There’s an apocryphal quote attributed to Henry Kissinger that neatly sums up the hard political power that the beautiful game possesses: “To be a country, you need an army, a currency, and a national soccer team.”
Earlier this year, Kosovo played its first ever FIFA-recognised game in the divided city of Mitrovica. It was significant on many levels. For one, Kosovo is battling to be recognised as an independent state. Despite being accepted by the vast majority of the EU, the US and other countries around the world, it is unlikely to become a UN-recognised state anytime soon. Serbia believes that Kosovo is an integral part of its territory and will never accept an independent Kosovo. Neither will its ally Russia. And seeing as Russia has a veto at the UN Security Council, that decision seems final.
But the battle for recognition goes far beyond the UN. Sport, and especially football, is seen as a vital symbol of identity for any wannabe state. Kosovo has been trying to gain membership to FIFA, football’s global governing body, and UEFA, its European confederation, since the Kosovo War finished in 1999. When I interviewed Sepp Blatter in Zurich in 2012, he promised that some form of recognition was possible. In the end it was a compromise that won out. Kosovo could play other FIFA teams, but without formal recognition. Last month the International Olympic Committee (IOC) also announced it too would recognise Kosovo provisionally.
Kosovo is walking a well-trodden path by using football as a means towards statehood. As this summer’s World Cup began in Brazil, a tournament for unrecognised nations, the Confederation of Independent Football (CONIFA) was taking place in Sweden. Twelve teams including Tamils, Kurds, Sami and Occitanians, competed in one of the world’s largest tournaments for stateless or indigenous people, regions seeking autonomy, and other non-FIFA affiliated teams.
The road from a largely unknown tournament in Sweden to statehood might often be a pretty hopeful shot in the dark, but there have been some notable successes in using football as a backdoor route to international recognition. The most famous example is the Palestine national team. Blatter was instrumental in their recognition by FIFA in 1998, despite the territory still not being officially recognised as a state. Other disputed territories have tried to do the same. The Kurds have their own national football team, as do Nagorno-Karabakh and South Ossetia.
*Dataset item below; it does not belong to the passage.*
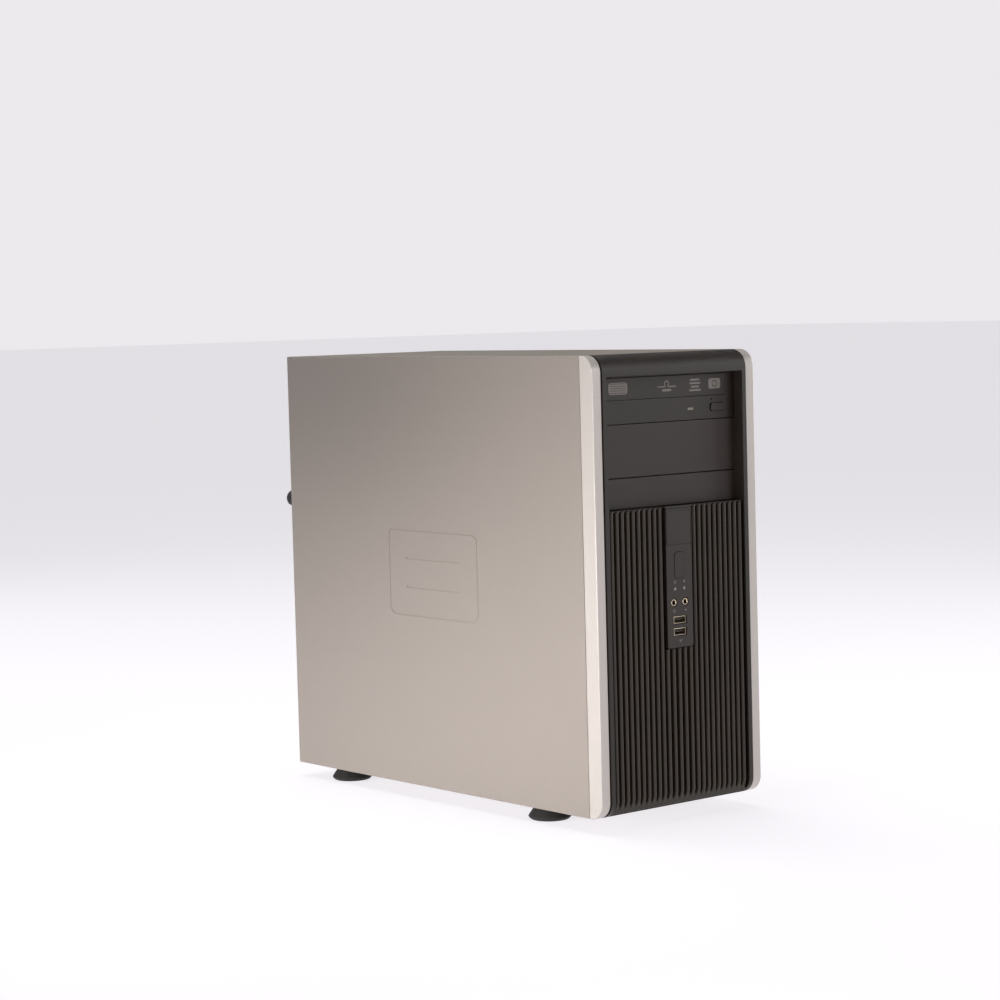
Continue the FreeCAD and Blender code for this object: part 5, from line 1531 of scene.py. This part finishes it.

But the biggest success is that of Gibraltar. The tiny Overseas British Territory on the Iberian Peninsula was ceded to the British by the Treaty of Utrecht (1713), but the Spanish still claim it as their own. So when Gibraltar attempted to join UEFA in 1993, Spain was livid. It threatened to pull its club and national teams out of continental and international competitions in protest. UEFA and FIFA, terrified of losing revenue and prestige from an absent Real Madrid and Barcelona, pored over the original treaty, looking for loopholes to stop Gibraltar joining. In the end the rules were changed, with UEFA deciding that only UN-recognised states could join, which remains the current stumbling block for Kosovo’s recognition.
But Gibraltar took UEFA to the Court of Arbitration for Sport, and won. They became a full member last year and embarked on qualification for Euro 2016 in September. In November they played World Champions Germany. For Gibraltar, every game, even heavy defeats like the 7-0 thrashing by Poland in their first game, offers name recognition on an unimaginable scale.
Seen in this light, Kissinger was perhaps correct in his observations about the three things that make up a country. But, in a world awash with guns, where a militia can be raised in a week in Eastern Ukraine and where a crypto currency like BitCoin can be set up overnight, starting a national soccer team might prove to be the hardest route to statehood of all.